Donkor also developed a number of paintings that retrieved black historical figures such as his series about the Haitian revolution. As in his works around police brutality, Donkor referenced very specific examples of  western canonical history paintings, in order to re-insert the erased black figure back into one the most recognisable canonical visual idioms. These works can be seen as not simply retrieving black historical figures, or remembering black victims of police and societal brutality but also an act of actively differencing the art historical canon.

 

In recent years Donkor’s work has explored what the next stage of visual resistance against black oppression might be. His series ‘Idyl’ might be understood through the concept of Black joy and his new series ‘Helix’ might be understood through ideas recently articulated around the Black fantastic.
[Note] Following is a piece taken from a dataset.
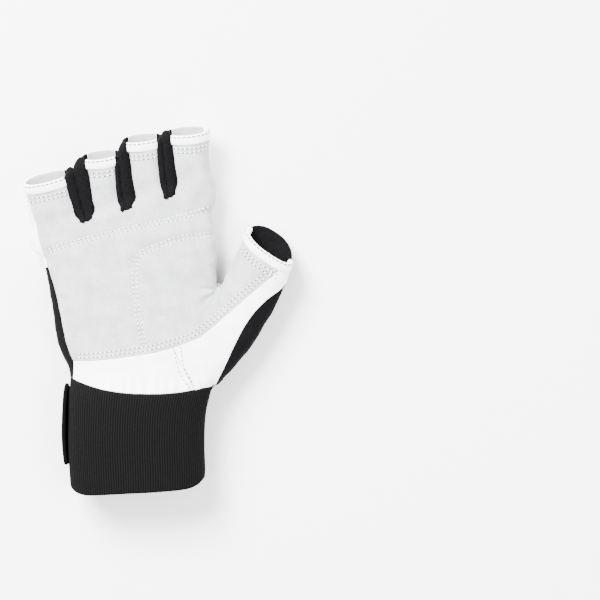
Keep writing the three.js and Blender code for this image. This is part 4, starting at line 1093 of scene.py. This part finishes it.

Donkor’s work has been exhibited in group exhibitions such as ‘Thinking Historically in the Present’, Sharjah Biennial 15 (Sharjah, 2023); ‘War Inna Babylon: The Community's Struggle for Truth and Rights', ICA (London, 2021); ’'Untitled: Art on the Conditions of Our Time', Kettle's Yard (Cambridge, 2021) and New Art Exchange (Nottingham, 2017), Diaspora Pavilion: Venice to Wolverhampton, 57th Venice Biennale (Venice, 2017) and 29th Sao Paulo Biennial (Brazil, 2010).